10 large shrimp peeled, deveined and slightly butterflied
¼ cup of Tasso ham, you may substitute Smithfield ham or Pancetta if need be
½ cup green onion, finely chopped
1 cup of heavy cream
2 Tbsp butter
1/4 tsp cayenne
Salt and pepper
 
In a sauté pan, render the Tasso ham down in the butter and then add the green onion. Once done, add the heavy cream, cayenne and salt and pepper. Reduce sauce by half and while reducing the sauce, you should grill or broil the shrimp.
 
Skewer the shrimp onto bamboo or metal skewers. If you have easy access to a grill, then preheat it and brush the shrimp with a little melted butter. If you cannot grill them, you can do them under the broiler, but don’t bother with the skewers.
 
When the shrimp curl and turn pink, they\’re done. Do not overcook. Remove from skewer and toss into the sauce pan for a quick sauté (you are just coating them), then arrange on plate and spoon sauce over and serve immediately.  This is perfect served on a bed of Cheese Grits. 

Pancakes, pancakes pancakes!

I love pancakes. I think they are one of the best comfort foods around. However, what passes for pancakes around most tables is just sad. I have always said, why not make your own and people look at me like I’m crazy. For some reason, people think pancakes are hard to make, but that’s just not so.

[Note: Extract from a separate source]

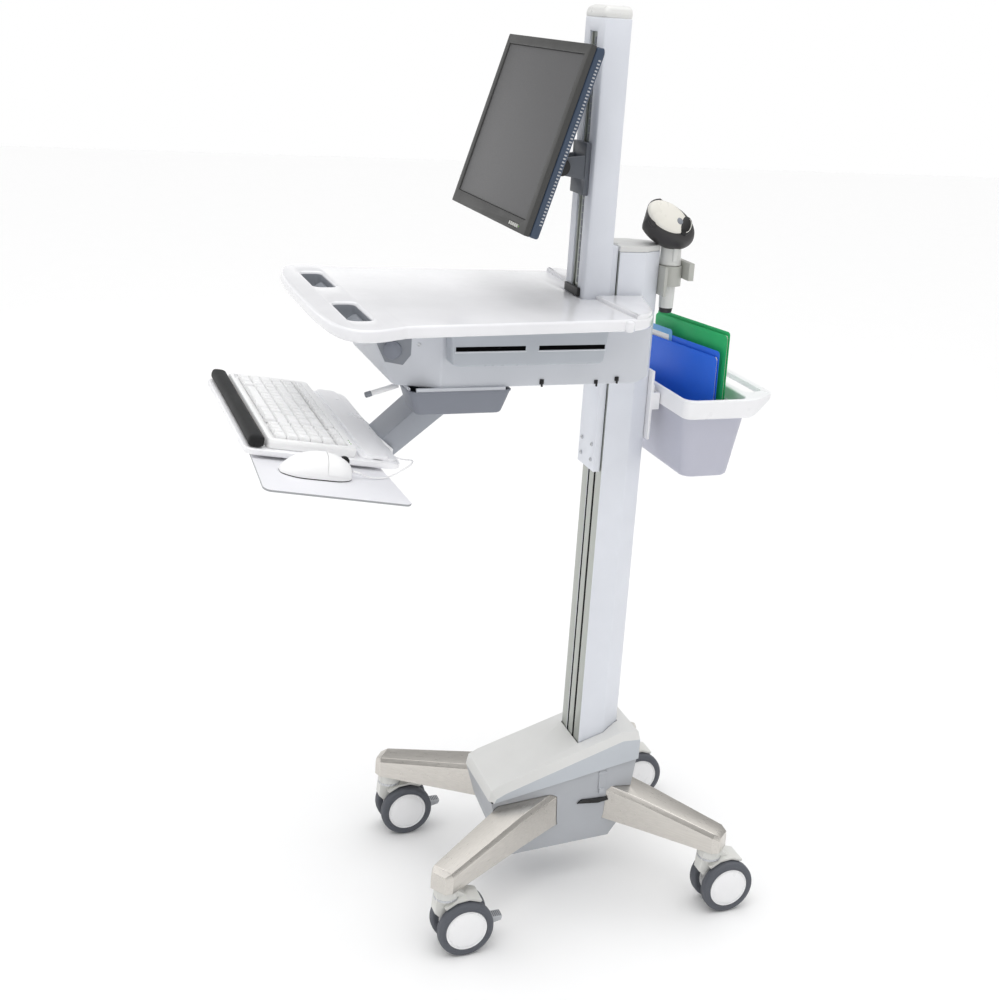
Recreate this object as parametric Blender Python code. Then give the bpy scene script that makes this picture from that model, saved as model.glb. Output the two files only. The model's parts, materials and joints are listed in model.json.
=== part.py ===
"""Medication cart: a height-adjustable worksurface with display, keyboard, scanner and bin on a caster base.

Metres, +Z up. The user stands at -Y, the user's right hand is +X. The cart is laid out around the lift
column (x = 0, y = 0) and is moved at the end so that the world origin is the bottom centre of its box.
"""

from math import atan2, cos, pi, radians, sin

import bmesh
import bpy
from mathutils import Matrix, Vector

GAP = 0.0005                        # clearance between two pieces that touch in real life

# Floor and casters
WHEEL_RADIUS = 0.050
DISC_WIDTH = 0.019                  # one wheel disc of a twin-wheel caster
DISC_OFFSET = 0.0225                # from the caster's middle plane to a disc's middle plane
CAP_PROUD = 0.0035                  # how far a hub cap stands out of its tyre
HUB_RADIUS = 0.0365
TRAIL = 0.031                       # the wheel axle sits this far behind the swivel axis
STEM_RADIUS = 0.006
STEMS = {
    "front_left": (-0.192, -0.337),
    "front_right": (0.192, -0.337),
    "rear_left": (-0.199, 0.166),
    "rear_right": (0.199, 0.166),
}
ARM_TIP_LOW, ARM_TIP_TOP = 0.1235, 0.1600
ARM_ROOT_LOW, ARM_ROOT_TOP = 0.1300, 0.2020

# Base housing
COVER_HALF = 0.079
COVER_FRONT, COVER_REAR = -0.224, 0.064
COVER_TOP_FRONT, COVER_TOP_REAR = 0.224, 0.303
TUB_LOW = 0.074
SHELL = 0.0035

# Lift column, with the display column running in front of it
COLUMN_HALF, COLUMN_FRONT, COLUMN_REAR = 0.042, -0.045, 0.040
COLUMN_LOW, COLUMN_TOP = 0.2050, 1.1960
TRACKS = (-0.0135, 0.0135)          # the two guide tracks in the column's front face
TRACK_WIDTH, TRACK_DEPTH = 0.0062, 0.0075
CARRIAGE_LOW, CARRIAGE_TOP = 0.805, 1.2050
DISPLAY_HALF, DISPLAY_FRONT, DISPLAY_REAR = 0.044, -0.107, -0.0595
DISPLAY_LOW, DISPLAY_TOP = 1.030, 1.5740

# Worksurface
DESK_LOW, DESK_TOP = 1.0980, 1.1175
NOTCH_HALF = 0.0466
BODY_LOW, BODY_HALF = 1.000, 0.158

# Monitor
MONITOR_W, MONITOR_H, MONITOR_T = 0.371, 0.302, 0.026
MONITOR_AT = (0.0, -0.230, 1.391)   # middle of the front face
MONITOR_TILT = radians(17.0)
TILT_PIVOT = (0.0, -0.158, 1.334)

# Keyboard tray
TRAY_HALF, TRAY_DEPTH, TRAY_SLOPE = 0.200, 0.243, radians(9.0)
TRAY_FRONT = (0.0, -0.692, 0.930)   # middle of the top front edge
ARM_REAR_PIVOT = (0.0, -0.330, 0.958)
ARM_FRONT_PIVOT = (0.0, -0.440, 0.864)

# Bin and scanner, both behind the column
BIN_RIM_Z, BIN_FLOOR_Z = 0.957, 0.812
SCANNER_X, SCANNER_Y = 0.012, 0.0640


# Helpers -----------------------------------------------------------------------------------------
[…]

Here is a recipe from one of my Southern moms and I can promise you if you whip up a batch of these on a Sunday morning with butter and maple syrup, you will be a hit. They are to die for, and this recipe makes a lot of pancakes. By the way, this makes good waffles too.

2 cups of AP Flour
1 tsp Baking Soda
21/2 tsp Baking Powder
1/2 tsp Salt
21/2 Tbsp Sugar
2 large Eggs, beaten
2 Tbsp Vegetable Oil
2 Tbsp Butter, melted
2 cups of Buttermilk

Combine all of your dry ingredients and mix them with a whisk. Then gently add the remaining ingredients and just mix until it is blended. Do not over mix, or they will be tough.
Use a ladle and add about 1/4 – 1/3 cup of batter to a lightly greased preheated pan on medium high heat. When you see air bubbles on the side facing up and the edges look golden brown, then flip it and cook for another minute or so. You don’t need to flip again. Serve while hot with butter and maple syrup which has been slight warmed.

Norfolk Style Seafood

This is such a good recipe and so simple to make. The story behind this recipe is interesting. When I was a young boy, we used to go to a seafood restaurant in Washington DC called O’Donnell’s. They had wonderful food, and most importantly, they had Buck.

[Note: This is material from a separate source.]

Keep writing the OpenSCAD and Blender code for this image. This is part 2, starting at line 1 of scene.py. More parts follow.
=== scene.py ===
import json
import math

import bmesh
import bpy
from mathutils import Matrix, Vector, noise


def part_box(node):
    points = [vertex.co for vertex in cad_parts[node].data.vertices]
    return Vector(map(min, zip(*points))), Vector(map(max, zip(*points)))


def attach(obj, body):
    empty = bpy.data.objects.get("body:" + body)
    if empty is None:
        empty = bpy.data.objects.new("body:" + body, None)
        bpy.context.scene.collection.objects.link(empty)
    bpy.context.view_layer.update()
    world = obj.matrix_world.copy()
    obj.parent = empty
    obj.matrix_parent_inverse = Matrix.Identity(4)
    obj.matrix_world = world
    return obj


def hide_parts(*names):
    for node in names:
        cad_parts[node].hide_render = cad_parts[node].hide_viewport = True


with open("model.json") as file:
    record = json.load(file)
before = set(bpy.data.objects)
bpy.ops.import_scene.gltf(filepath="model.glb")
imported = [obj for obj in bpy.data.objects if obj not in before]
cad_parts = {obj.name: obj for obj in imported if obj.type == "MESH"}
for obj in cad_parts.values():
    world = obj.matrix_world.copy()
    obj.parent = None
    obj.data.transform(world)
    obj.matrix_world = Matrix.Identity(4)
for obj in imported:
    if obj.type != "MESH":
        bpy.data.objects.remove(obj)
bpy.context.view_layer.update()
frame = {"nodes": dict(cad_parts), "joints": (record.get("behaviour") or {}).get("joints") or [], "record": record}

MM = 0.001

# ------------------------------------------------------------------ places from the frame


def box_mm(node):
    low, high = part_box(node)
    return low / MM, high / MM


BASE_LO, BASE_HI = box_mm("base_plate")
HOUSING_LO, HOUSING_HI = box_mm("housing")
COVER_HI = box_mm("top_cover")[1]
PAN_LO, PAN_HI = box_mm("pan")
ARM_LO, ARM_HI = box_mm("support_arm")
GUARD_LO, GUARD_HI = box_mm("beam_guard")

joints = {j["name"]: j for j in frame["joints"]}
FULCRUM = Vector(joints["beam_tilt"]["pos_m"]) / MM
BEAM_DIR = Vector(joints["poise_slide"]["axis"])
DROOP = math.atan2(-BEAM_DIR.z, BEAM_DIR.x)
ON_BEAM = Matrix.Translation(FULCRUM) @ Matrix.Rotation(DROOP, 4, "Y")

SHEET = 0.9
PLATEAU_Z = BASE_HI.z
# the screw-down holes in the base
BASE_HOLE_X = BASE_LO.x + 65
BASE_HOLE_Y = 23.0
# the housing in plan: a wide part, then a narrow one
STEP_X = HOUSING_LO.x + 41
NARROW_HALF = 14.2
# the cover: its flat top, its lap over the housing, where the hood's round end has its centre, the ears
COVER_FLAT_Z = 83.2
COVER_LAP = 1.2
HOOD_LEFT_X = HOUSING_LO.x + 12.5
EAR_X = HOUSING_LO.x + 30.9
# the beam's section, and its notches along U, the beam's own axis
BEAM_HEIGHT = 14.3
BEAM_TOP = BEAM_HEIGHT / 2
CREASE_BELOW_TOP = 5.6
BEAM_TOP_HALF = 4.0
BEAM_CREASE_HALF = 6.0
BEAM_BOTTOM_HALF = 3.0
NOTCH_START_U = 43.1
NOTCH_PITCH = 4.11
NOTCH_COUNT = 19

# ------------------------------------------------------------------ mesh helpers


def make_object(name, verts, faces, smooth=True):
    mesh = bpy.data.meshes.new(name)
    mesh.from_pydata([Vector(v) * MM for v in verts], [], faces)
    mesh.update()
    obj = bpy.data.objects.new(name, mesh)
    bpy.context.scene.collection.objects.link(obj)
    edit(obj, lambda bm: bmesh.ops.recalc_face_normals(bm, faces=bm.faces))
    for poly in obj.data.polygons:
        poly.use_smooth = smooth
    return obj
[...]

Buck was a gentle giant at 6′ 2″ and was always talking to me about his recipe. He had invented this style of cooking seafood and had even developed special pans which could be used over open flame and then it could be delivered to the tables still sizzling. He was rightfully very proud of this. 

After being there quite a few times, Buck shared his recipe with me and told me to keep it a secret. Since this was over 40 years ago, I guess I can reveal it now. 

Ingredients

1/2 lb Shrimp, Jumbo Lump Crab or Langoustines, raw and shelled

2 Tbsp Butter
2 cloves Garlic, chopped
Dash of Old Bay Seasoning
Juice of 1/2 Lemon
Few dashes of Tabasco
Splash of White Wine
Salt and Black Pepper


Heat your pan until fairly hot, then add butter and garlic and keep stirring so the garlic does not brown and turn bitter. Add your seafood and continue stirring, then add all remaining ingredients and cook until the seafood is done. 

You will want to have all ingredients handy, as you need to work quickly. If it’s shrimp, they are done when they curl and turn pink and if it’s langoustines or crab, they just need to be heated through. It’s 2-3 minutes max. 

Then remove the seafood with a slotted spoon and set aside in your serving plates and then reduce the sauce down by half and pour over the seafood and serve.  You will love it and Buck would be proud.